In light of the withdrawal of U.S. troops from Syria, the whole debate on the legality of U.S. action in Syria itself being set aside, a more complex question that arises with Syria, especially since the Islamic State has been rooted out, pertains to the preservation of what is left of Syrian sovereignty. Following the successes of the Russian and Syrian military on the ground along with those of the Kurds, Hezbollah and other militia that helped consolidate the charge against ISIS and the United States now proclaiming the complete elimination of the non-state actor group, the Syrian regime has to defend its sovereignty from further external intervention, given the “war on terror” argument that fed U.S. legitimacy, if not legality, all these years for their actions in Syria.

After factoring out the United States, one can almost immediately see a challenge that now lies on the ground in Syrian territory, both in the North and in the South, which serves well as a legal paradox. The challenge is that of Israeli strikes against Hezbollah troops in the South and Turkish attacks against Kurdish troops in Northern Syria. Of course, the former brings in its wake the analysis of the delicate peace, or rather the absence of declared war, after the Yom Kippur war of 1974 and the endless skirmishes between Israel and the Hezbollah, Hamas, and Syria at the Golan. However, this analysis does not find common ground with that of the Turkish-Kurdish conflict.

A fact that is uncontended is that both the Hezbollah and the Kurdish YPG have been instrumental in fighting the Islamic State – a fight that was also the premise for Inherent Resolve by the West. The legality of the western intervention has been questioned multiple times by legal scholars but the response has always settled by the principle of humanitarian intervention. Primarily, this fight was against a group recognised as a terror outfit unconditionally by all belligerents in the war, specifically by the United States and the E.U. On the ground, aiding Western strikes were the Kurdish YPG and fighting alongside the Syrian army were troops of the Hezbollah. Following the retaking of the last few territories from the Islamic State, amidst questions of just post bellum and the future of the Syrian regime, is the question of how two states are now attacking two groups, recognised by these states as terrorists, who helped root out a larger terrorist group, recognised by these two states and the West to be so and one of the two groups being allied with the Western coalition and the other with the regime.

The complexity of this question is complemented with the perplexity the Syrian regime itself faces, in the realm of sovereignty, given the multiple Israeli airstrikes in and around Damascus targeting Hezbollah supplies and troops and Turkish strikes targeting the Kurdish YPG. How these elements factor in as a legal problem, must be laid out.

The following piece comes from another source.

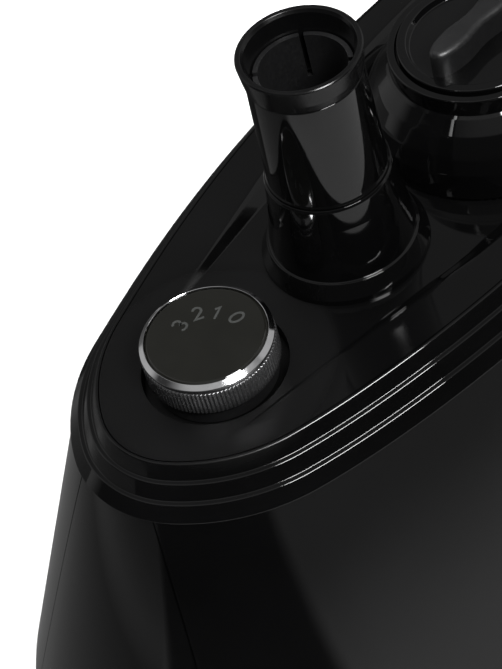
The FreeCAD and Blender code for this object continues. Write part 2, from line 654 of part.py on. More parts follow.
def steam_pipe():
    """Steam tube from the boiler lid up to the barb of the steam nozzle."""
    low = BOILER[5] + 14
    return pipe([V(-14, -64, low), V(-14, -64, 92), V(0, HOSE_Y, 92), V(0, HOSE_Y, 104)],
                5.5, 3.5, 7.0)


def drain_plug():
    """Slotted plug that empties the boiler through the base plate."""
    z0 = BOILER[4]
    plug = cyl(8, z0 - 18, z0 - 14, 0, DRAIN_Y).fuse(cyl(4, z0 - 14, z0 + 6, 0, DRAIN_Y))
    return plug.cut(block(-9, 9, DRAIN_Y - 1, DRAIN_Y + 1, z0 - 19, z0 - 16.5))


def base_screws():
    """Heads of the four screws that hold the tank cradle from below."""
    places = [(-67, 17), (67, 17), (-67, 85), (67, 85)]
    return Part.makeCompound([cyl(3.5, SHELL_FOOT_Z - 2, SHELL_FOOT_Z, x, y) for x, y in places])


def terminal_block():
    """Mains terminal strip on the base plate."""
    body = block(-92, -72, -40, -14, SHELL_FOOT_Z + 4, SHELL_FOOT_Z + 20)
    for i in range(3):
        body = body.cut(cyl(2.2, 20, 30, -77, -34 + 7 * i)).cut(cyl(2.2, 20, 30, -87, -34 + 7 * i))
    return body


def cord_gland():
    """Mains inlet gland through the tail panel."""
    y = 174.0
    body = rod_y(9, y - 14, y + 6, GLAND_X, GLAND_Z).fuse(rod_y(12, y + 5, y + 9, GLAND_X, GLAND_Z))
    return body.cut(rod_y(3.6, y - 20, y + 10, GLAND_X, GLAND_Z))


PARTS = {
    "top_cover": top_cover, "base_plate": base_plate,
    "dial_ring": dial_ring, "dial_glass": dial_glass, "dial_hub": dial_hub, "dial_skirt": dial_skirt,
    "switch_shaft": switch_shaft, "rotary_switch": rotary_switch, "switch_nut": switch_nut,
    "hose_socket": hose_socket, "socket_sleeve": socket_sleeve, "lock_collar": lock_collar,
    "grip_sleeve": grip_sleeve, "steam_nozzle": steam_nozzle, "nozzle_seal": nozzle_seal,
    "socket_nut": socket_nut,
    "filler_drum": filler_drum, "filler_cap": filler_cap, "cap_seal": cap_seal,
    "tank_tub": tank_tub, "tank_top": tank_top, "filler_neck": filler_neck, "tank_cradle": tank_cradle,
    "boiler_body": boiler_body, "boiler_lid": boiler_lid, "boiler_gasket": boiler_gasket,
    "boiler_screws": boiler_screws, "heater_element": heater_element,
    "thermostat": thermostat, "thermal_fuse": thermal_fuse,
    "feed_valve": feed_valve, "feed_tube": feed_tube, "steam_pipe": steam_pipe,
    "drain_plug": drain_plug, "base_screws": base_screws,
    "terminal_block": terminal_block, "cord_gland": cord_gland,
    "axle": axle, "axle_caps": axle_caps, "rubber_feet": rubber_feet,
}


def main():
    """Build every piece and write one STEP file for each."""
    os.makedirs("parts", exist_ok=True)
    shapes = {name: make() for name, make in PARTS.items()}
    shapes.update(housing_shells())
    for name, side in (("left", -1), ("right", 1)):
        shapes["wheel_" + name] = wheel(side)
        shapes["tyre_" + name] = tyre(side)
    for name, shape in shapes.items():
        shape.exportStep("parts/" + name + ".step")
        print(name, "valid" if shape.isValid() else "NOT VALID", len(shape.Solids), "solids",
              round(shape.Volume / 1000, 2), "cm3")


main()
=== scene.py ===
"""Looks of a garment steamer base: glossy black shells, knurled chrome dial, hose column, filler drum.

Lengths are millimetres in the part's frame and become metres where a mesh is made.
"""
import json
import math

import bpy
import numpy as np
from mathutils import Matrix, Vector
from mathutils.geometry import delaunay_2d_cdt

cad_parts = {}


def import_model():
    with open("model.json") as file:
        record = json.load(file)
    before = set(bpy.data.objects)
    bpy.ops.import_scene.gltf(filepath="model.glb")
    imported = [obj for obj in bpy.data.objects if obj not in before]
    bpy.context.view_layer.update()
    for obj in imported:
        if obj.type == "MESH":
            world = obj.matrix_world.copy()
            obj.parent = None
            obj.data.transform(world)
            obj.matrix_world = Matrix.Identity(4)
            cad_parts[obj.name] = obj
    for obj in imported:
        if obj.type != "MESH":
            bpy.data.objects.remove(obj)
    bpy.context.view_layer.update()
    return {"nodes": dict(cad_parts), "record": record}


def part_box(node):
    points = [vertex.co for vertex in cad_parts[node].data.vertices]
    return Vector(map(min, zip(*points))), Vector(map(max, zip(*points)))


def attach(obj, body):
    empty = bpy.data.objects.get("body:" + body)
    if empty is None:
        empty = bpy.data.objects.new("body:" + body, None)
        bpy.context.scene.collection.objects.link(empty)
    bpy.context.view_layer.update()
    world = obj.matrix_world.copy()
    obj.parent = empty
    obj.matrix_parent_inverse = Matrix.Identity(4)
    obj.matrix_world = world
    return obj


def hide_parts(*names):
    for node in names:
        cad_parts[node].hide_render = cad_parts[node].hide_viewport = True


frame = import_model()
MM = 0.001


# ---- places read from the frame -----------------------------------------------------------
def low(node):
    """Lowest corner of a CAD node in millimetres."""
    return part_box(node)[0] / MM


def high(node):
    """Highest corner of a CAD node in millimetres."""
    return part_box(node)[1] / MM


def middle(node):
    """Plan centre of a CAD node in millimetres."""
    centre = (low(node) + high(node)) / 2
    return (centre.x, centre.y)


DIAL = middle("dial_glass")
HOSE = middle("hose_socket")
DRUM = middle("filler_drum")
GLASS_TOP = high("dial_glass").z
GLASS_OVER_DECK = 14.5
DECK = GLASS_TOP - GLASS_OVER_DECK
FOOT_Z = low("nose_panel").z
HOSE_TOP = high("lock_collar").z
SLEEVE_TOP = high("socket_sleeve").z
DRUM_TOP = high("filler_drum").z

# ---- plan outline of the deck: tangent arcs (centre x, centre y, radius), +X half -----------
NOSE = (0.0, -98.0, 29.0)
SIDE = (-369.0, 41.0, 430.0)
TAIL = (0.0, 47.0, 80.0)
SHOULDER_R = 58.0
CORNER_R = 38.0

# ---- shells: skirt under the lip, flaring outwards; seams; thickness ------------------------
WALL = 3.0
LIP_DROP = 15.0
LIP_GAP = 0.35
SKIRT_OFFSET = 11.0
FLARE = 0.37
SEAM = 0.4
TAIL_HALF = 46.0

# ---- deck: rim level up to RISE_Y and climbing behind it; sunken panel's right-hand corners -
RISE_Y, RISE, RISE_BLEND = -85.0, 0.067, 7.0
PANEL = ((28.0, -75.0), (37.5, -5.0), (37.0, 68.0))
PANEL_BULGE = 1.2
BANK_RUN_PER_RISE = 1.2
WELL_R = 24.0
WELL_DEPTH = 5.0
BUSH_R = 4.7
SOCKET_HOLE_R = 20.2
DRUM_HOLE_R = 36.2
DRUM_R = 43.0
DRUM_RIM_R = 30.2
DRUM_GAP = 0.3


def meet(c1, r1, c2, r2):
    """Meeting point of two circles, on the right of the line from c1 to c2."""
    dx, dy = c2[0] - c1[0], c2[1] - c1[1]
    gap = math.hypot(dx, dy)
    along = (r1 * r1 - r2 * r2 + gap * gap) / (2 * gap)
    off = -math.sqrt(r1 * r1 - along * along)
    return (c1[0] + (along * dx - off * dy) / gap, c1[1] + (along * dy + off * dx) / gap)


SHOULDER = meet(NOSE, SHOULDER_R - NOSE[2], SIDE, SIDE[2] - SHOULDER_R) + (SHOULDER_R,)
CORNER = meet(TAIL, TAIL[2] - CORNER_R, SIDE, SIDE[2] - CORNER_R) + (CORNER_R,)


def heading(start, end):
    """Angle of the line from one centre to another."""
    return math.atan2(end[1] - start[1], end[0] - start[0])


ARCS = [(NOSE, -math.pi / 2), (SHOULDER, heading(SHOULDER, NOSE)), (SIDE, heading(SIDE, SHOULDER)),
        (CORNER, heading(SIDE, CORNER)), (TAIL, heading(TAIL, CORNER))]


def oval(angle, offset):
    """Point of the deck outline whose outward normal has this angle, moved out by offset."""
    side = 1.0 if math.cos(angle) >= 0 else -1.0
    a = math.atan2(math.sin(angle), side * math.cos(angle))
    circle = [c for c, start in ARCS if a >= start - 1e-9][-1]
    reach = circle[2] + offset
    return (side * (circle[0] + reach * math.cos(a)), circle[1] + reach * math.sin(a))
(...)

For the West, ISIS was the primary non-state actor group which needed to be eliminated. For Israel and Turkey, that same argument now applies to two other groups as they gave the same reasons for the breach of sovereignty while striking targets on the ground within Syrian territory. If their analogy is accepted, then this would mean the breach of sovereignty is occurring to counter a terror threat which was, a short while ago, aided in removing another terror threat which was the basis of the first breach of sovereignty. This would also call into question the nature of actions of the Hezbollah and the YPG in Syria against ISIS. They have been fundamentally the same as those of any other belligerents fighting the Islamic State in Syria. Therefore, there is no prominent way the West could retain the legal justification for its own actions in Syria while also retaining those of Turkey and Israel, especially the former, unless they choose to opt for a rapid policy reversal and abandon support for the Kurdish cause, which would trigger, probably the fastest, change in state practice and thus call into question how Opinio Juris itself develops.

Just as there existed no clause in the Chemical Weapons Convention that legally mandated a U.S. Tomahawk strike against a Syrian airbase following an alleged chemical attack, there exists no legal provision that allows Israel to use force against Hezbollah targets in Syria nor to aid in the implementation of UNSC resolutions 1559, 1680 and 1701. The Syrian regime is actively engaged in the South against Israeli attacks and in the North, has often pledged to fend off Turkish attacks, especially in the Kurdish enclave of Afrin, which the Syrian Foreign Minister said- amounts to an act of aggression. In this case, the international community must take cognizance of this face-off between the principle of sovereignty as absolute and that of sovereignty being discounted at every “imminent” threat to any nation. Here, the involvement of particularly three states makes it a test case for certain fundamental principles of international law such as sovereignty and state practice and the judgement of the International Court of Justice in the North Sea Continental Shelf case where the court ruled that the practice of not only major powers but also “states whose interests are especially affected” account for the development of law.